With the Clippers, 16 per cent of Griffin’s shots came after holding the ball for six seconds or longer, and that number also rose to 20 per cent in Detroit. Those are trends moving in the wrong direction.

Part of that is because of the team around him. Beyond Griffin and Drummond, there isn’t a whole lot to be excited about when you take a look at the Pistons roster heading into next season – particularly in the talent-starved backcourt.

Jackson is a shoot-first point guard who shot just 30 per cent from beyond the arc last season. He’s set to earn $17 million next season.

Rookie shooting guard Luke Kennard, the 12th-overall pick, didn’t move the needle and when all is said and done will likely best be remembered as the guy drafted one pick ahead of Rookie of the Year favourite Donovan Mitchell.

Stanley Johnson, Reggie Bullock, Ish Smith, and Langston Galloway are fine, but it’s hardly a core that inspires a ton of confidence.

Of course, you would have said the same of the team Casey inherited in Toronto. In Casey’s first season with the Raptors, he inherited a 22 year-old DeMar DeRozan who averaged just over 16 points in 35 minutes per game, and was forced to dole out major minutes to Andrea Bargnani, Jose Calderon, and James Johnson.
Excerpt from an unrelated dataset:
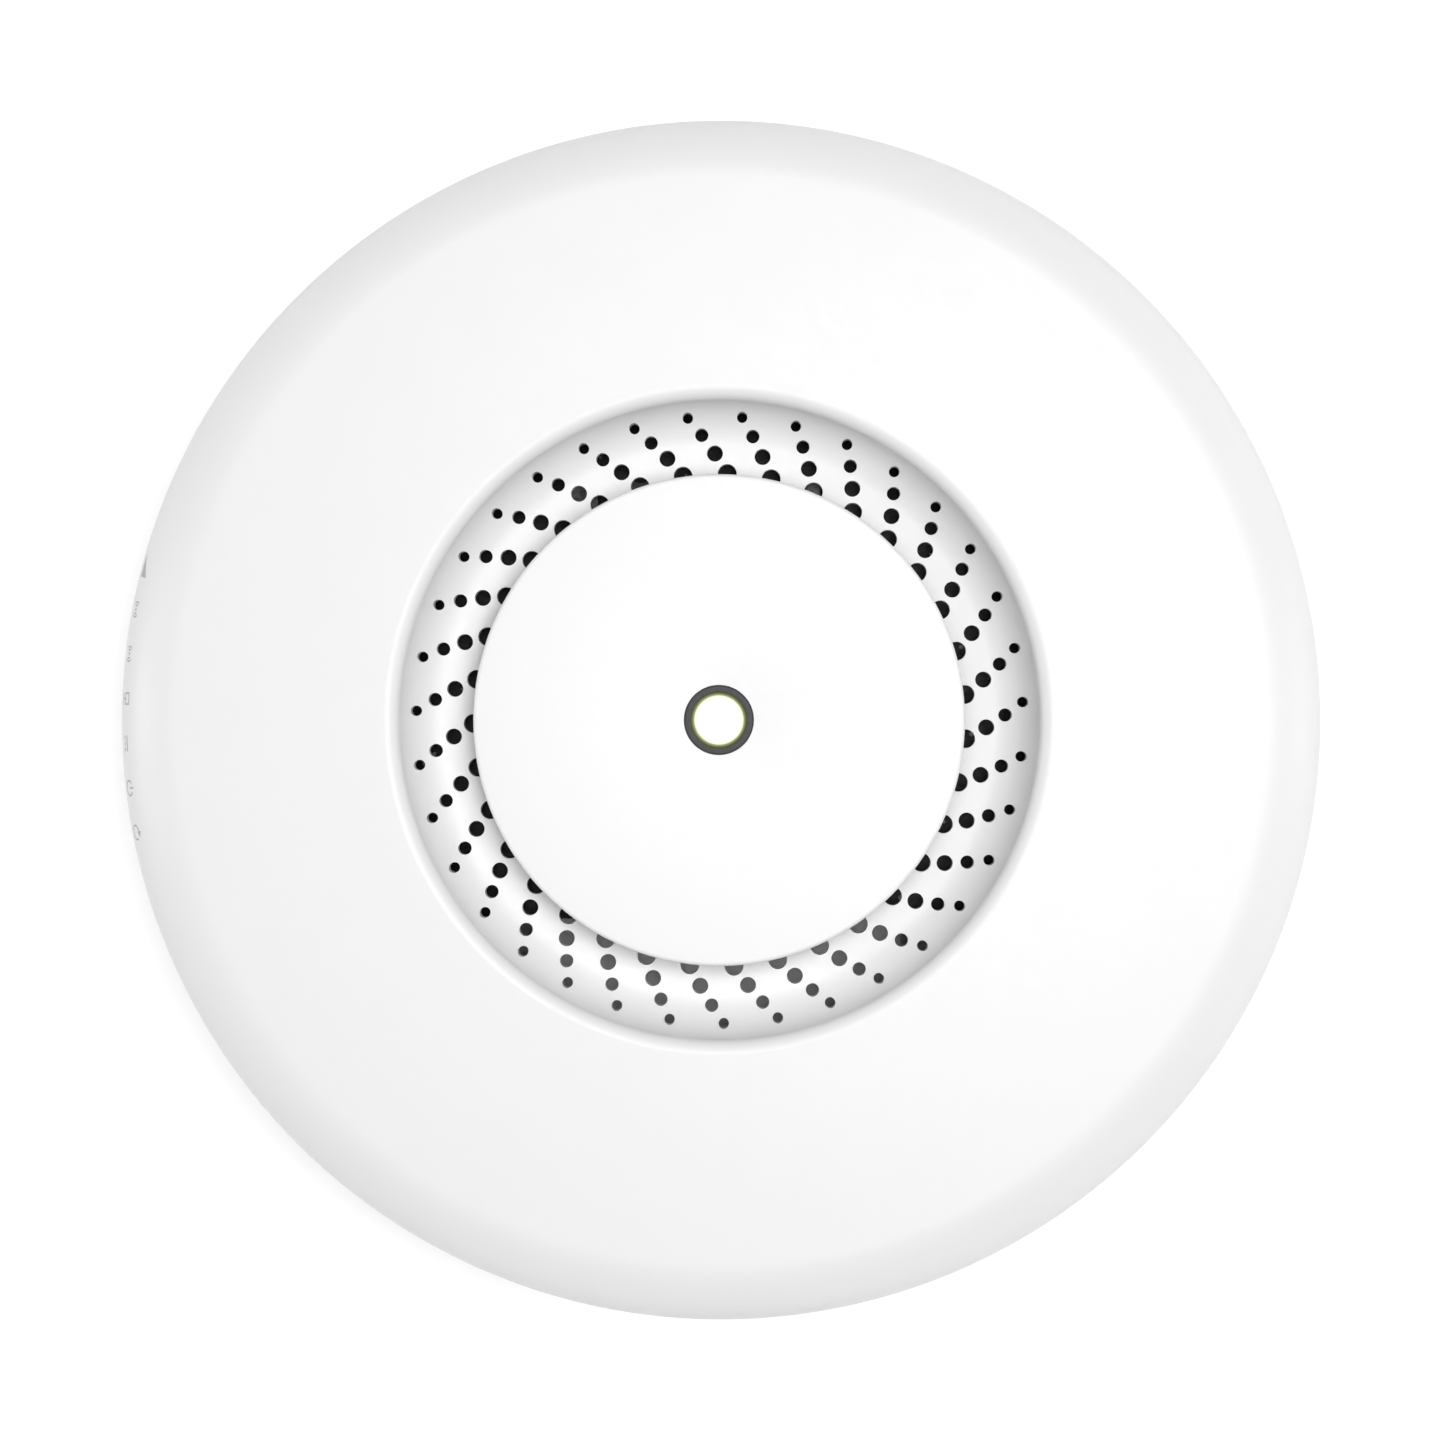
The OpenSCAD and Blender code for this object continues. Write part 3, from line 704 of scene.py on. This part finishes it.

The Pistons have more top-end talent — enough to compete for a playoff spot as early as next season — but a very limited ceiling as currently constructed. Like in Toronto, you can expect a far different roster in place during the end of Casey’s Pistons tenure than the one he’ll take over next season.

It took a combination of luck, consistency, more luck and, eventually, a willingness to evolve for Casey to turn things around in Toronto and lead them to the East’s top seed.

He’ll need the same in Detroit. That, plus time. A lot of time.